«Det dukket op[p] en fremmed i byen…»
Knut Hamsuns «Mysterier» og Guram Gegeshidzes «En synder»
DOI:
https://doi.org/10.7557/13.3758Keywords:
Hamsun, Georgia, Sovjetunionen, tøværsperioden, stalintiden, Georgisk litteratur, temmingen av litteraturen, Sosialistisk realisme, ModernismeAbstract
Knut Hamsun has always been regarded as an important prose writer in Georgia, admired for his unique literary gifts. His novel Mysteries and its enigmatic protagonist, Nagel, have especially fascinated Georgian readers. Guram Gegeshidze (1934–) is one of the best-known novelists in post-Stalinist Georgia. His novel, A Sinner was written in 1966. That there is «something Scandinavian» in A Sinner and that the novel even bears a resemblance to Hamsun’s Mysteries was pointed out almost as soon as the novel was published. In spite of this, A Sinner is quite clearly an independent work with an intrinsic value of its own and its own characteristic inner logic.

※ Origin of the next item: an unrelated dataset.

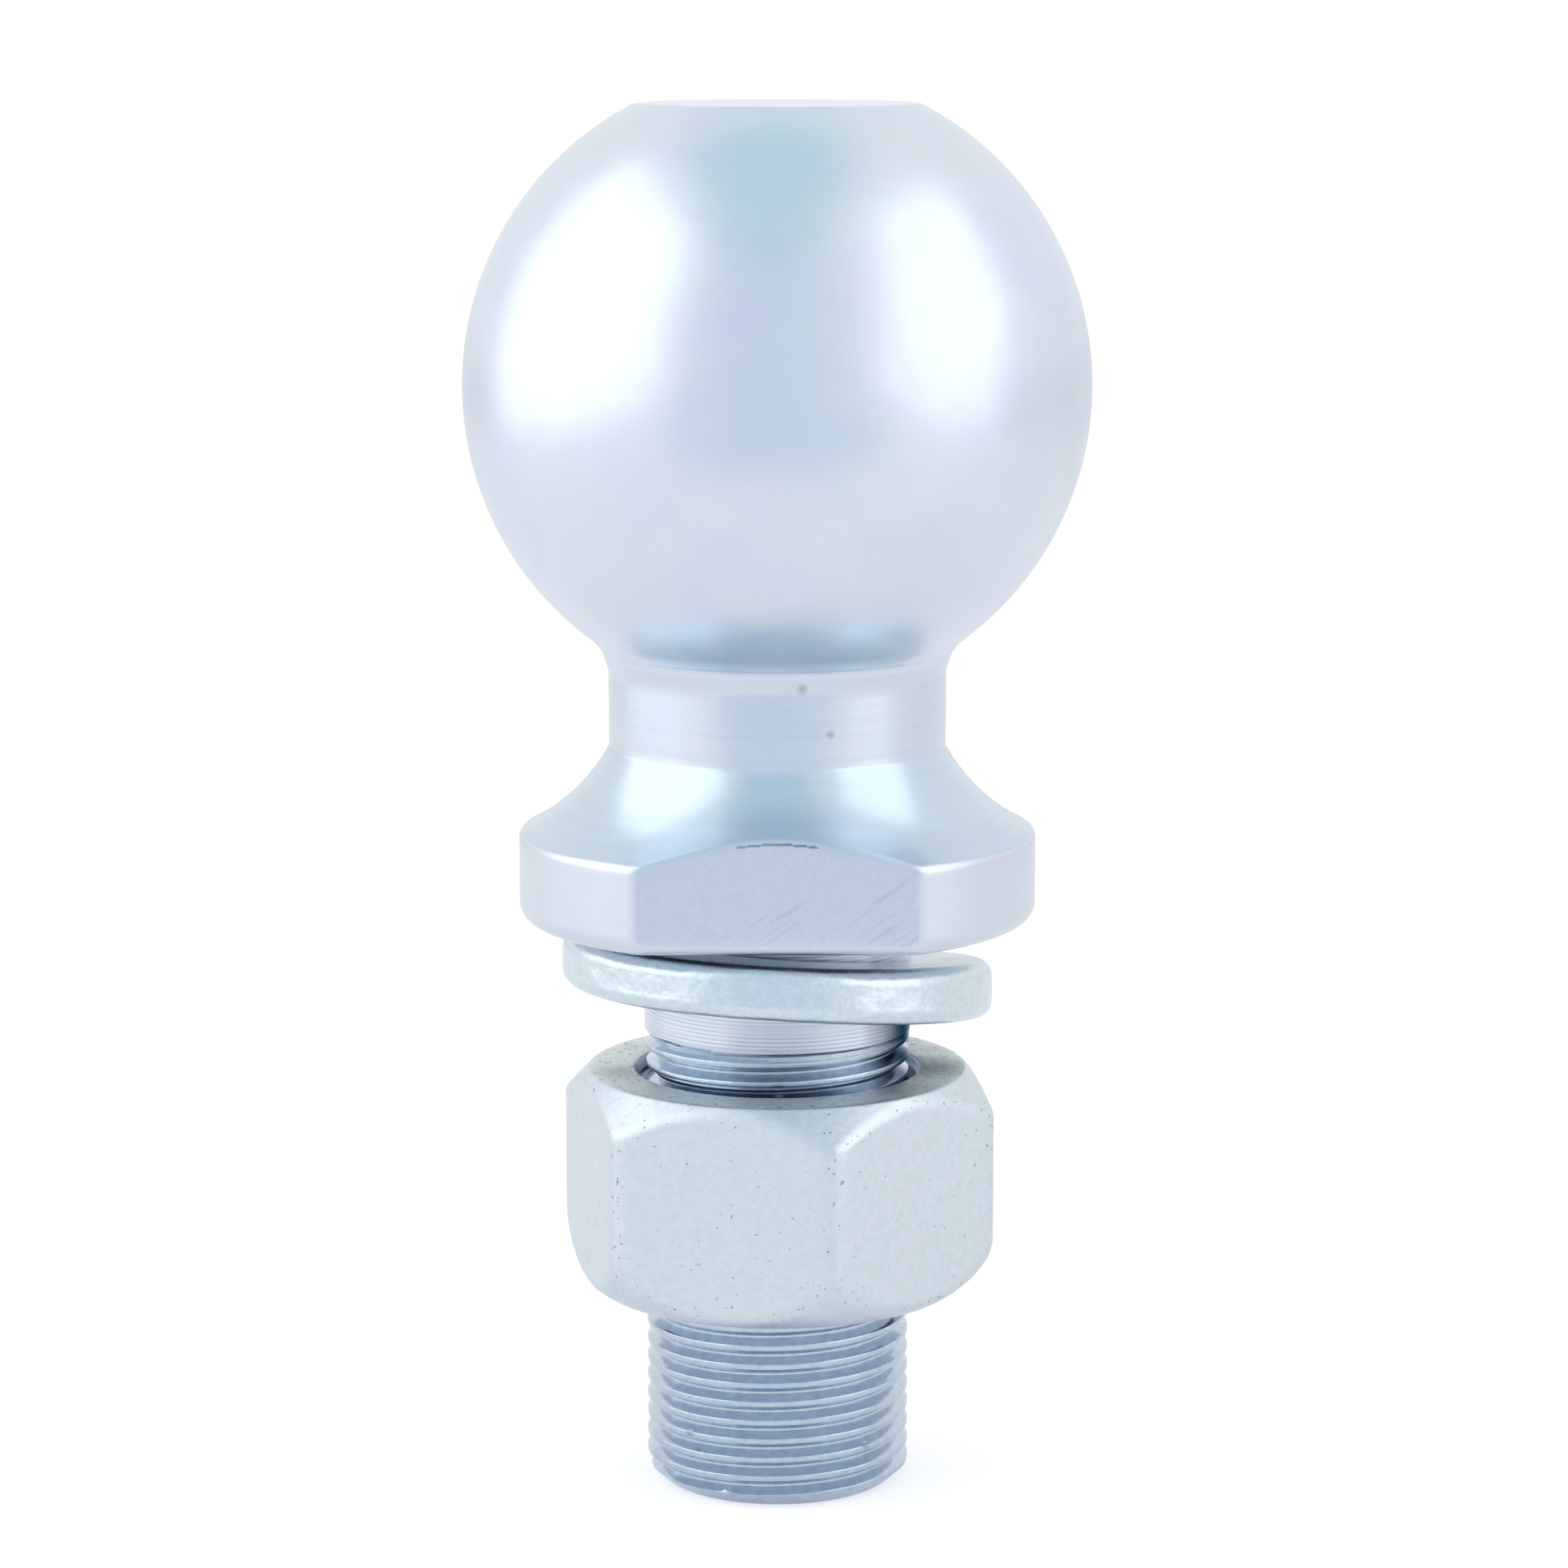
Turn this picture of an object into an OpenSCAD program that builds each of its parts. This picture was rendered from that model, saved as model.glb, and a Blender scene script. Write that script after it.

When A Sinner was written, there was a renewed interest in the modernist tendencies that had arisen in the years before the Soviet occupation of 1921. When we bear in mind that Hamsun’s writings of the 1890s have always been particularly popular in Georgia, it is not so surprising that one of the best Georgian novels from a period that may be characterized as a new wave of Georgian modernism has such a creative and interesting relationship with Hamsun’s masterpiece.